Food safety authorities had been testing New Zealand milk products after dairy exporter Fonterra last month said traces of dicyandiamide (DCD), a chemical used in fertilisers which is potentially toxic in large amounts, had been found in milk samples taken in September.
Reports of the DCD detection raised concerns about the safety of New Zealand dairy products, whose exports are worth around NZ$11.5 billion annually, and prompted Taiwan, China and Malaysia to examine their dairy imports.
At the time, Fonterra Chief Executive officer Theo Spierings had said the “minute traces” of the chemical, which prevents fertilisers from soaking into rivers, which were found in its milk was not a threat to human health.
The world’s biggest dairy exporter subsequently came under fire for failing to announce its findings earlier.
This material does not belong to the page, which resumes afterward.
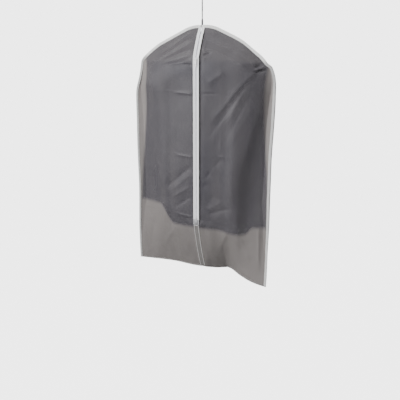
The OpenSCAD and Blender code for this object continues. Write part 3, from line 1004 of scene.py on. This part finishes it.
def coil(name, side):
    """One half of the closed coil: a flattened helix of monofilament along the tape's edge."""
    turns = int((COIL_END - COIL_START) / COIL_PITCH)
    line, out = zip_line(COIL_START, COIL_END, lift=TAPE_T + COIL_DEPTH + 0.05 * MM)
    rows = np.arange(len(line))
    along = np.linspace(0, len(line) - 1, turns * COIL_TURN)
    at = sampled(line, rows, along)
    facing = unit(sampled(out, rows, along))
    turn = np.arange(len(at)) * math.tau / COIL_TURN + (math.pi if side > 0 else 0)
    at = at + facing * (np.sin(turn) * COIL_DEPTH * 0.72)[:, None]
    at[:, 0] += side * (COIL_X - COIL_REACH * np.cos(turn))
    ahead = tangents(at)
    first = unit(np.cross(ahead, facing))
    second = np.cross(ahead, first)
    return sweep(name, at, first, second, round_section(COIL_WIRE, COIL_WIRE, 6))


def strip_edges(side, inner, outer):
    """The left and right edge of a strip on that side of the middle."""
    return sorted((side * inner, side * outer))


for side, word in SIDES:
    x0, x1 = strip_edges(side, TAPE_GAP, TAPE_HALF)
    tape = zip_strip(f"zip_tape_weave_{word}", x0, x1, 0.5 * MM, ZIP_END, 0.02 * MM, TAPE_T)
    piece(tape, TAPE, [f"zip_tape_{word}"])
    x0, x1 = strip_edges(side, BAND_HALF - FACING_W, BAND_HALF)
    facing = zip_strip(
        f"zip_facing_fold_{word}", x0, x1, 0.2 * MM, ZIP_END, TAPE_T, FACING_OUT, FACING_SWELL, FACING_WAVER
    )
    piece(facing, FACING, [f"zip_facing_{word}"])
    piece(coil(f"zip_coil_wound_{word}", side), COIL, [f"zip_coil_{word}"])
    rows = []
    for x in (BAND_HALF - FACING_W + 0.9 * MM, BAND_HALF - 1.0 * MM):
        line, out = zip_line(3 * MM, ZIP_END - 2 * MM, lift=1.2 * MM, x=side * x)
        rows.append(stitch_row(line, out, *ZIP_STITCH))
    piece(joined(f"zip_stitches_{word}", rows), THREAD)

# ---- patch below the zip, and the film strip that closes the front down to the hem ----

STRIP_HALF = 12 * MM
STRIP_END = HEIGHT - HEM_H
WELD_X = 9.4 * MM
WELD_HALF = 1.5 * MM
WELD_START = ZIP_END + 26 * MM
PATCH_HALF = 12 * MM
PATCH_H = 27 * MM
PATCH_T = 0.6 * MM
PLATE_LIFT = 0.7 * MM
RIM_LIFT = 0.9 * MM
RIM_R = 1.6 * MM

strip = zip_strip("centre_film_strip", -STRIP_HALF, STRIP_HALF, ZIP_END, STRIP_END, 0.05 * MM, 0.5 * MM)
point_value(strip, "pale", 0.0)
piece(strip, FOLDED_FILM, ["centre_seam_strip"])
for side, word in SIDES:
    x0, x1 = strip_edges(side, WELD_X - WELD_HALF, WELD_X + WELD_HALF)
    bead = zip_strip(f"centre_weld_{word}", x0, x1, WELD_START, STRIP_END, 0.4 * MM, 0.7 * MM, 0.9 * MM)
    piece(bead, WELD)


def patch_point(x, drop, lift):
    line, out = zip_line(drop, drop + 1 * MM, lift=lift)
    return line[0] + [x, 0, 0], out[0]


def zip_end_box():
    """A thin plate with a rounded foot, and a raised rim down its sides and round the foot."""
    foot = PATCH_HALF * 0.7
    foot_drop = ZIP_END + PATCH_H - foot
    inset = PATCH_HALF - RIM_R
    down = np.linspace(ZIP_END + 0.5 * MM, foot_drop, 8)
    turns = np.linspace(0, math.pi, 19)[1:-1]
    outline = [(-inset, drop) for drop in down]
    outline += [(-inset * math.cos(a), foot_drop + (foot - RIM_R) * math.sin(a)) for a in turns]
    outline += [(inset, drop) for drop in down[::-1]]
    places = [patch_point(x, drop, RIM_LIFT) for x, drop in outline]
    line = resample(np.array([at for at, _ in places]), 0.7 * MM)
    ahead = tangents(line)
    across = unit(np.cross(ahead, places[0][1]))
    lift = unit(np.cross(across, ahead))
    rim = sweep("zip_end_rim", line, across, lift, round_section(RIM_R, 0.55 * RIM_R, 10))
    middle = (0, ZIP_END + PATCH_H * 0.5)
    points = [patch_point(x, drop, PLATE_LIFT)[0] for x, drop in [middle] + outline]
    count = len(outline)
    faces = [(0, i, i % count + 1) for i in range(1, count + 1)]
    plate = mesh_object("zip_end_plate", points, faces)
    thicken(plate, PATCH_T)
    return plate, rim


plate, rim = zip_end_box()
piece(plate, PATCH, ["zip_end_patch"])
piece(rim, RIM)

# ---- hanger ----

NECK_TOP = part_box("hanger_ferrule")[0][2]
ARM_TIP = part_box("hanger_arm_right")[1][0]
# An arm's centre line and size, in mm: x, y, drop below the neck's top, half thickness and half height.
ARM_SECTIONS = [
    (0, 0, 17, 8, 17), (30, 0, 22, 8.5, 13), (70, 0, 37, 9, 12), (110, -1, 54, 9.5, 12),
    (150, -3, 74, 12, 12), (180, -5.5, 92, 16, 12.5), (205, -8, 112, 20, 11), (220, -9.5, 123, 17, 8),
]
ARM_NOSE = 12 * MM  # length over which an arm rounds off at its tip
ARM_SQUARENESS = 0.8  # 1 makes its section an oval, and less makes it squarer


def hanger_arm(side, name):
    knots = np.array(ARM_SECTIONS, float) * MM
    x = ARM_TIP - (ARM_TIP - knots[0, 0]) * np.linspace(1, 0, 90) ** 1.3
    y, fall, thick, high = (curve_through(knots[:, [0, k]], x) for k in range(1, 5))
    nose = np.sqrt(np.clip(1 - ((x - ARM_TIP + ARM_NOSE) / ARM_NOSE).clip(0, 1) ** 2, 0.002, 1))
    line = np.stack([side * x, y, NECK_TOP - fall], axis=1)
    across = repeated((0.0, 1.0, 0.0), line)
    depth = unit(np.cross(tangents(line), across))
    around = np.array(round_section(1, 1, 32))
    corners = np.sign(around) * np.abs(around) ** ARM_SQUARENESS
    sections = corners[None] * np.stack([thick * nose, high * nose], axis=1)[:, None]
    return sweep(name, line, across, depth, sections)


for side, word in SIDES:
    piece(hanger_arm(side, f"hanger_arm_moulded_{word}"), HANGER, [f"hanger_arm_{word}"])

# ---- CAD parts that keep their own shape ----

WORN = {"zip_top_stops": STOP, "zip_bottom_stop": STOP, "zip_slider": SLIDER, "zip_pull_tab": SLIDER}
KEPT = {**WORN, "hanger_ferrule": STEEL, "hook": STEEL, "hook_sleeve": SLEEVE}
WORN_EDGE = 0.25 * MM

for node_name, material in KEPT.items():
    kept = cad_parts[node_name]
    kept.data.materials.clear()
    kept.data.materials.append(material)
    if node_name in WORN:
        edges = kept.modifiers.new("worn_edges", "BEVEL")
        edges.width = WORN_EDGE
        edges.segments = 3

# ---- stage ----

SKY_LIGHT = 0.4  # how much the white studio lights the bag
SKY_SEEN = 4.0  # how bright its walls and floor look behind the bag
FLOOR_Z = -2.2
FLOOR_HALF = 30
# Soft square lights: name, place, what each points at, width, and power in watts.
LIGHTS = [
    ("key", (-2.05, -2.45, 0.5), (0, 0, -0.5), 2.2, 190),
    ("top", (0.2, -1.9, 2.6), (0, 0, -0.4), 1.8, 86),
    ("back", (1.2, 2.8, 1.0), (0, 0, -0.5), 2.0, 110),
]


def seen_brightness(tree):
    """SKY_SEEN where the camera sees the studio, and SKY_LIGHT where it only lights the bag."""
    seen = tree.nodes.new("ShaderNodeLightPath")
    brightness = tree.nodes.new("ShaderNodeMapRange")
    brightness.inputs["To Min"].default_value = SKY_LIGHT
    brightness.inputs["To Max"].default_value = SKY_SEEN
    tree.links.new(seen.outputs["Is Camera Ray"], brightness.inputs["Value"])
    return brightness.outputs[0]


def stage_material(name):
    paint = Paint(name, roughness=0.9, specular=0.2)
    paint.colour((0.05, 0.05, 0.05))
    mottled = paint.mix(paint.ramp(paint.noise(3, 4), 0.3, 0.7), (1, 1, 1), (0.985, 0.985, 0.985))
    paint.links.new(mottled, paint.shader.inputs["Emission Color"])
    paint.links.new(seen_brightness(paint.material.node_tree), paint.shader.inputs["Emission Strength"])
    return paint.material


corners = [(x * FLOOR_HALF, y * FLOOR_HALF, FLOOR_Z) for x, y in ((-1, -1), (1, -1), (1, 1), (-1, 1))]
floor = mesh_object("floor", corners, [(0, 1, 2, 3)])
floor.data.materials.append(stage_material("pale_floor"))

world = bpy.data.worlds.new("studio")
world.use_nodes = True
sky = world.node_tree.nodes["Background"]
sky.inputs["Color"].default_value = (1.0, 1.0, 1.0, 1)
world.node_tree.links.new(seen_brightness(world.node_tree), sky.inputs["Strength"])
bpy.context.scene.world = world


def area_light(name, at, aim, size, power):
    data = bpy.data.lights.new(name, "AREA")
    data.shape = "SQUARE"
    data.size = size
    data.energy = power
    lamp = bpy.data.objects.new(name, data)
    lamp.location = at
    lamp.rotation_euler = (Vector(aim) - Vector(at)).to_track_quat("-Z", "Y").to_euler()
    bpy.context.scene.collection.objects.link(lamp)


for light in LIGHTS:
    area_light(*light)

# ---- camera ----

CAMERA_AT = (0.816, -1.942, -0.231)
CAMERA_AZIMUTH = math.radians(23.03)
CAMERA_PITCH = math.radians(14.82)
CAMERA_LENS = 46.58  # mm, on a sensor 36 mm wide
CAMERA_SENSOR = 36

camera_data = bpy.data.cameras.new("camera")
camera_data.lens = CAMERA_LENS
camera_data.sensor_width = CAMERA_SENSOR
camera = bpy.data.objects.new("camera", camera_data)
camera.location = CAMERA_AT
camera.rotation_euler = Euler((math.pi / 2 - CAMERA_PITCH, 0, CAMERA_AZIMUTH))
bpy.context.scene.collection.objects.link(camera)
bpy.context.scene.camera = camera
Fonterra was linked through a Chinese subsidiary to the 2008 melamine-tainted milk scandal in which at least six children died.
The fertiliser companies making the product containing the chemical have since removed the product from sale.
Dairy products account for nearly a third of New Zealand’s exports, with more than 90 percent of country’s milk products sent overseas, mainly for use by other firms as an ingredient in everything from infant formula to cheese on frozen pizzas.
The MPI has said that DCD, used in fertilisers around the world, poses not food safety threat, but in the absence of international standards, some countries consider any residue of the chemical to be unacceptable.